> [Exercise requirements] Please give the listing again in its entirety, exactly as written.

== Supplied data ==

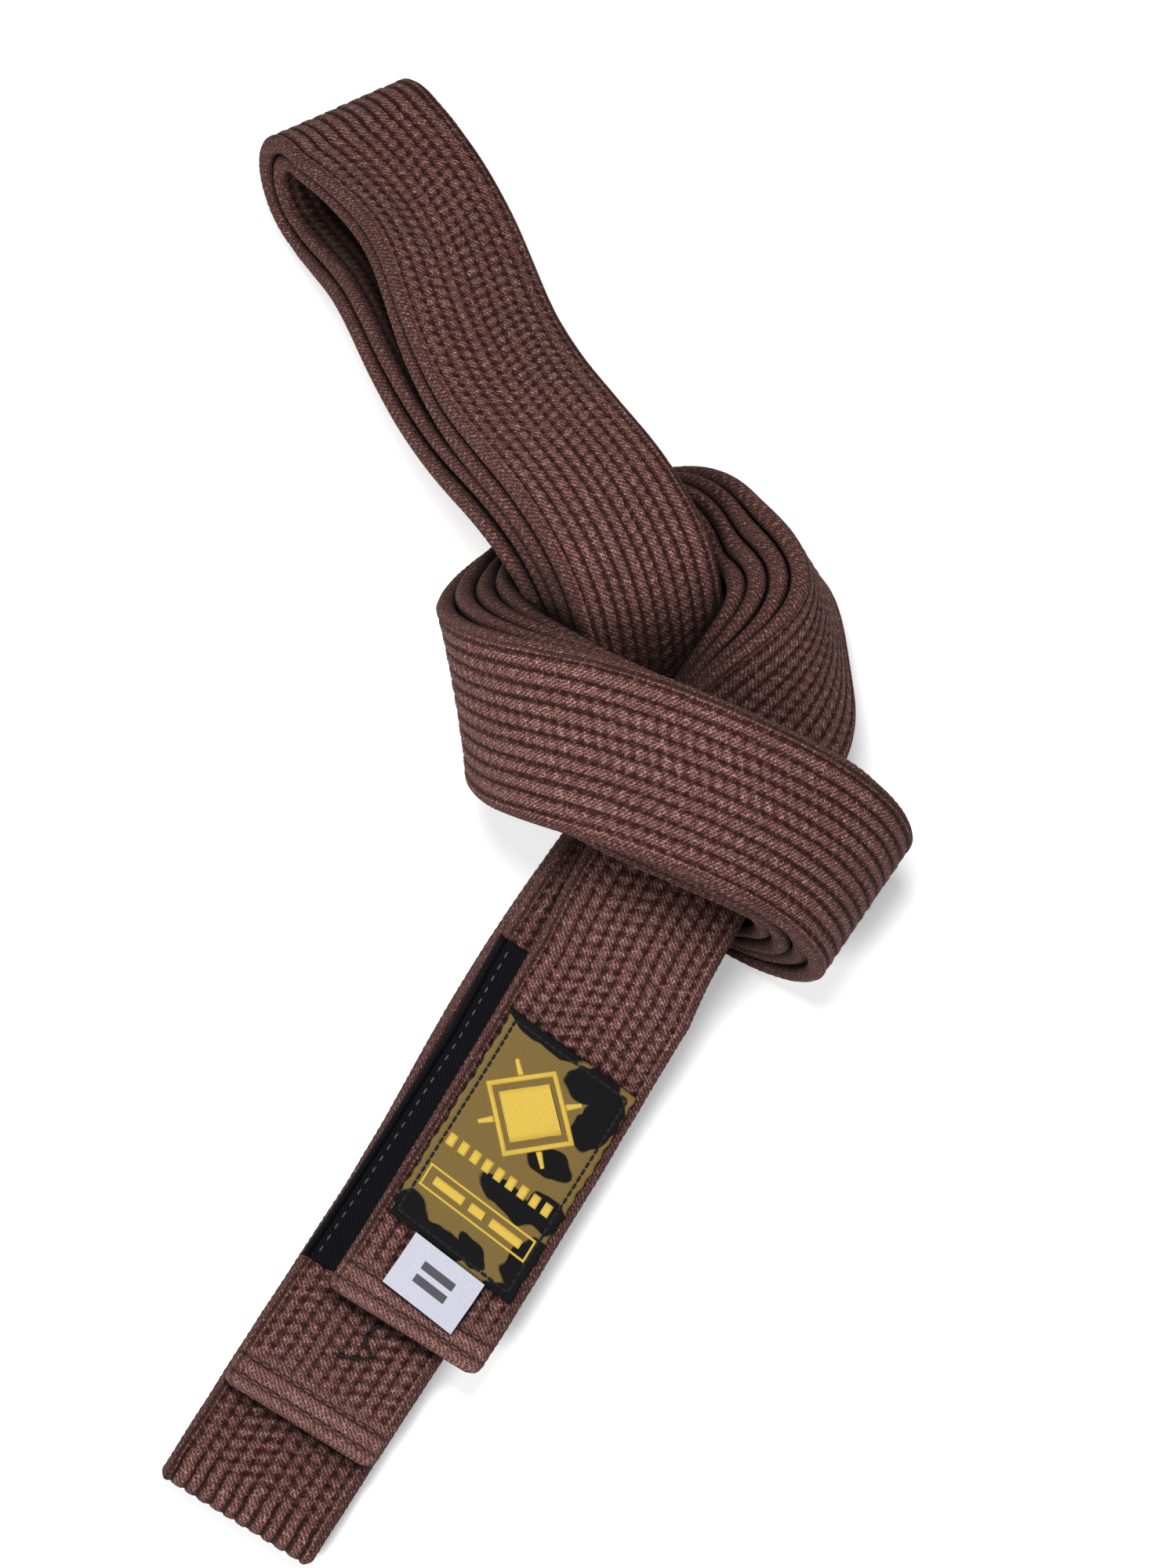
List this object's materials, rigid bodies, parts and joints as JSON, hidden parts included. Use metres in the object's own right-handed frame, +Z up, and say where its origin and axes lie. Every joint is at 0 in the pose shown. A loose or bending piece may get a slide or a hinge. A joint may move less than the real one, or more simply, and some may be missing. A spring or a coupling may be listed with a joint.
{
  "type": "martial arts belt",
  "caption": "Quilted cotton rank belt, folded and tied in an overhand knot, with hemmed ends, a black rank bar, a sewn label and nested loops.",
  "frame": {"origin": "centre of the bounding box at the table the belt lies on", "axes": "+Z up from the table, +Y from the free ends and the first fold towards the nested loops, +X to the right of the knot"},
  "size_m": [0.1629, 0.3395, 0.0728],
  "materials": {
    "cover": "quilted brown cotton, matte",
    "core": "undyed cotton batting, matte",
    "bar": "black twill, matte",
    "label": "dark satin with gold stitching, satin sheen",
    "tag": "pale woven tape, matte",
    "thread": "brown sewing thread",
    "dark_thread": "black sewing thread"
  },
  "bodies": {
    "knot": {"cover_knot_first_layer": "cover", "core_knot_first_layer": "core", "cover_knot_second_layer": "cover", "core_knot_second_layer": "core", "cover_fold_run": "cover", "core_fold_run": "core"},
    "rank_tail": {"cover_rank_end": "cover", "core_rank_end": "core", "cover_label_bend": "cover", "core_label_bend": "core", "rank_bar": "bar", "rank_bar_stitching": "dark_thread", "rank_end_stitching": "thread", "loose_thread": "dark_thread"},
    "label_tail": {"cover_label_end": "cover", "core_label_end": "core", "label": "label", "label_stitching": "dark_thread", "label_end_stitching": "thread"},
    "tag_flap": {"size_tag": "tag"},
    "loops": {"cover_outer_loop": "cover", "core_outer_loop": "core", "cover_inner_loop": "cover", "core_inner_loop": "core"}
  },
  "joints": [
    {"name": "rank_end_lift", "type": "hinge", "parent": "knot", "child": "rank_tail", "pos_m": [0.0132, -0.03771, 0.02827], "axis": [-0.8289, 0.5313, 0.1751], "range_deg": [0, 40]},
    {"name": "label_end_lift", "type": "hinge", "parent": "rank_tail", "child": "label_tail", "pos_m": [0.01171, -0.05373, 0.02556], "axis": [-0.8532, 0.4956, 0.1628], "range_deg": [0, 40]},
    {"name": "size_tag_flap", "type": "hinge", "parent": "label_tail", "child": "tag_flap", "pos_m": [-0.01962, -0.10678, 0.02052], "axis": [-0.8531, 0.5218, -0.0034], "range_deg": [0, 75]},
    {"name": "loops_lift", "type": "hinge", "parent": "knot", "child": "loops", "pos_m": [0.00071, 0.07327, 0.05345], "axis": [0.8327, 0.4037, -0.379], "range_deg": [0, 30]}
  ]
}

===

> [Exercise output]
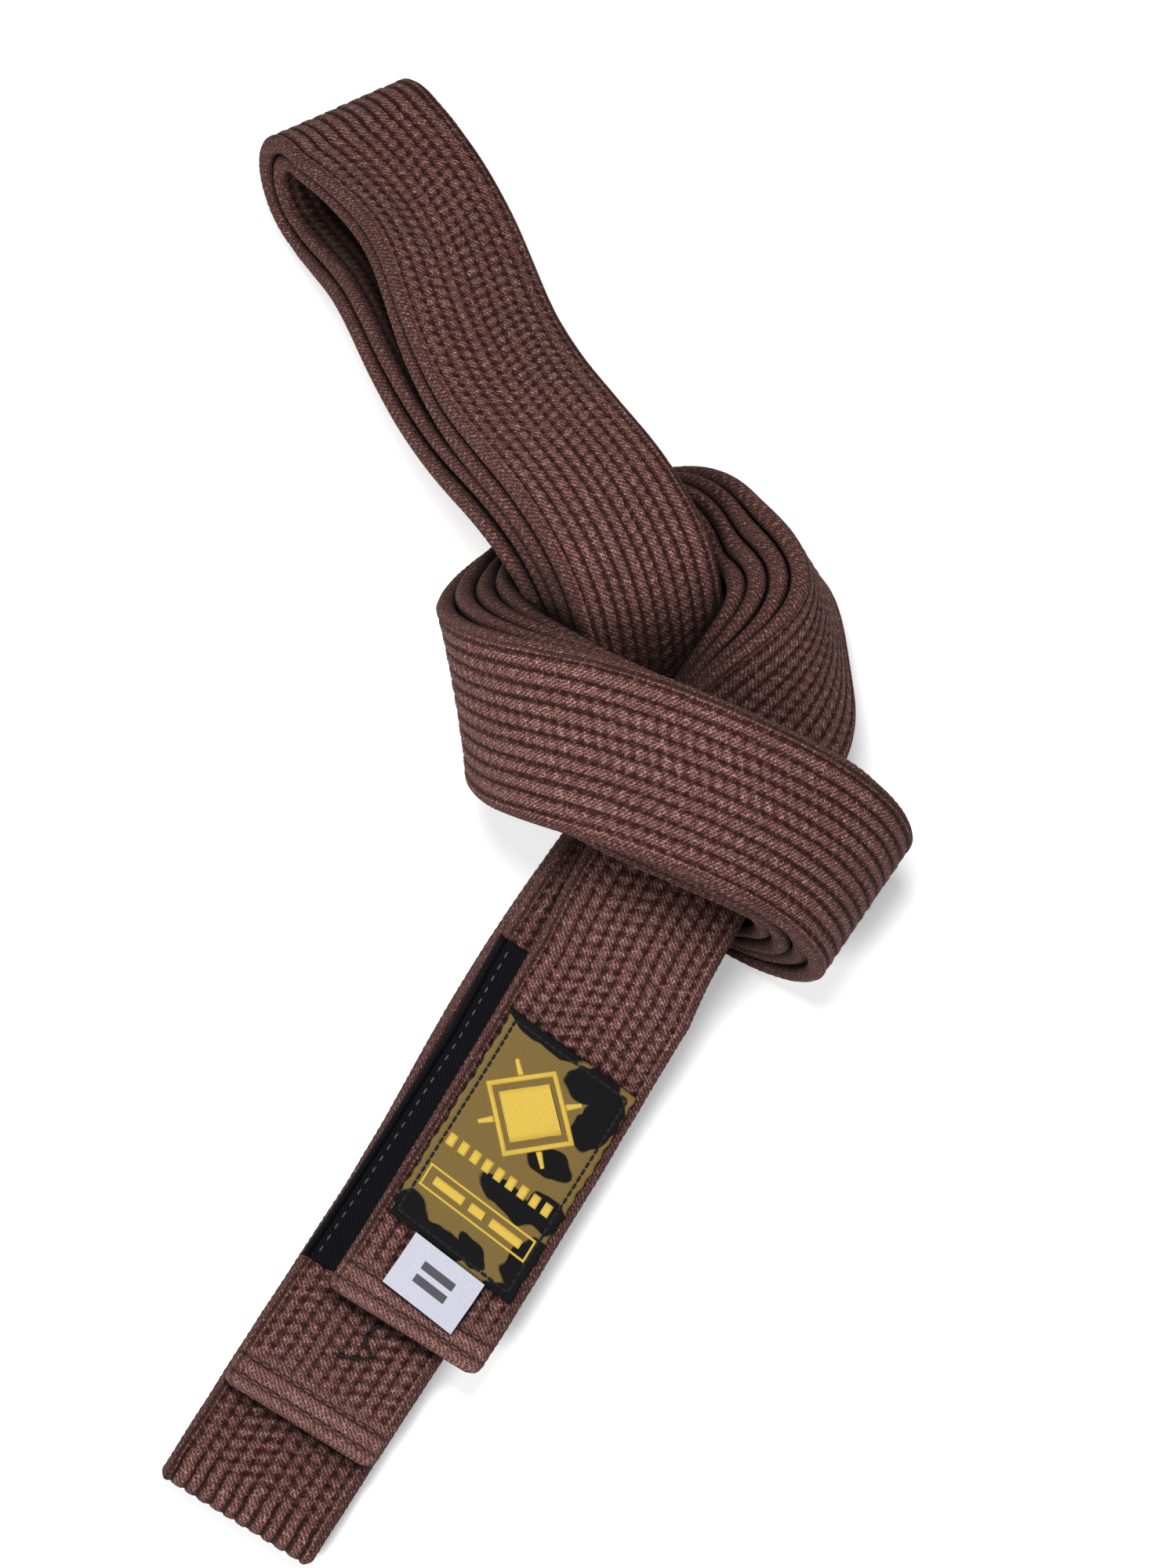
List this object's materials, rigid bodies, parts and joints as JSON, hidden parts included. Use metres in the object's own right-handed frame, +Z up, and say where its origin and axes lie. Every joint is at 0 in the pose shown. A loose or bending piece may get a slide or a hinge. A joint may move less than the real one, or more simply, and some may be missing. A spring or a coupling may be listed with a joint.
{
  "type": "martial arts belt",
  "caption": "Quilted cotton rank belt, folded and tied in an overhand knot, with hemmed ends, a black rank bar, a sewn label and nested loops.",
  "frame": {"origin": "centre of the bounding box at the table the belt lies on", "axes": "+Z up from the table, +Y from the free ends and the first fold towards the nested loops, +X to the right of the knot"},
  "size_m": [0.1629, 0.3395, 0.0728],
  "materials": {
    "cover": "quilted brown cotton, matte",
    "core": "undyed cotton batting, matte",
    "bar": "black twill, matte",
    "label": "dark satin with gold stitching, satin sheen",
    "tag": "pale woven tape, matte",
    "thread": "brown sewing thread",
    "dark_thread": "black sewing thread"
  },
  "bodies": {
    "knot": {"cover_knot_first_layer": "cover", "core_knot_first_layer": "core", "cover_knot_second_layer": "cover", "core_knot_second_layer": "core", "cover_fold_run": "cover", "core_fold_run": "core"},
    "rank_tail": {"cover_rank_end": "cover", "core_rank_end": "core", "cover_label_bend": "cover", "core_label_bend": "core", "rank_bar": "bar", "rank_bar_stitching": "dark_thread", "rank_end_stitching": "thread", "loose_thread": "dark_thread"},
    "label_tail": {"cover_label_end": "cover", "core_label_end": "core", "label": "label", "label_stitching": "dark_thread", "label_end_stitching": "thread"},
    "tag_flap": {"size_tag": "tag"},
    "loops": {"cover_outer_loop": "cover", "core_outer_loop": "core", "cover_inner_loop": "cover", "core_inner_loop": "core"}
  },
  "joints": [
    {"name": "rank_end_lift", "type": "hinge", "parent": "knot", "child": "rank_tail", "pos_m": [0.0132, -0.03771, 0.02827], "axis": [-0.8289, 0.5313, 0.1751], "range_deg": [0, 40]},
    {"name": "label_end_lift", "type": "hinge", "parent": "rank_tail", "child": "label_tail", "pos_m": [0.01171, -0.05373, 0.02556], "axis": [-0.8532, 0.4956, 0.1628], "range_deg": [0, 40]},
    {"name": "size_tag_flap", "type": "hinge", "parent": "label_tail", "child": "tag_flap", "pos_m": [-0.01962, -0.10678, 0.02052], "axis": [-0.8531, 0.5218, -0.0034], "range_deg": [0, 75]},
    {"name": "loops_lift", "type": "hinge", "parent": "knot", "child": "loops", "pos_m": [0.00071, 0.07327, 0.05345], "axis": [0.8327, 0.4037, -0.379], "range_deg": [0, 30]}
  ]
}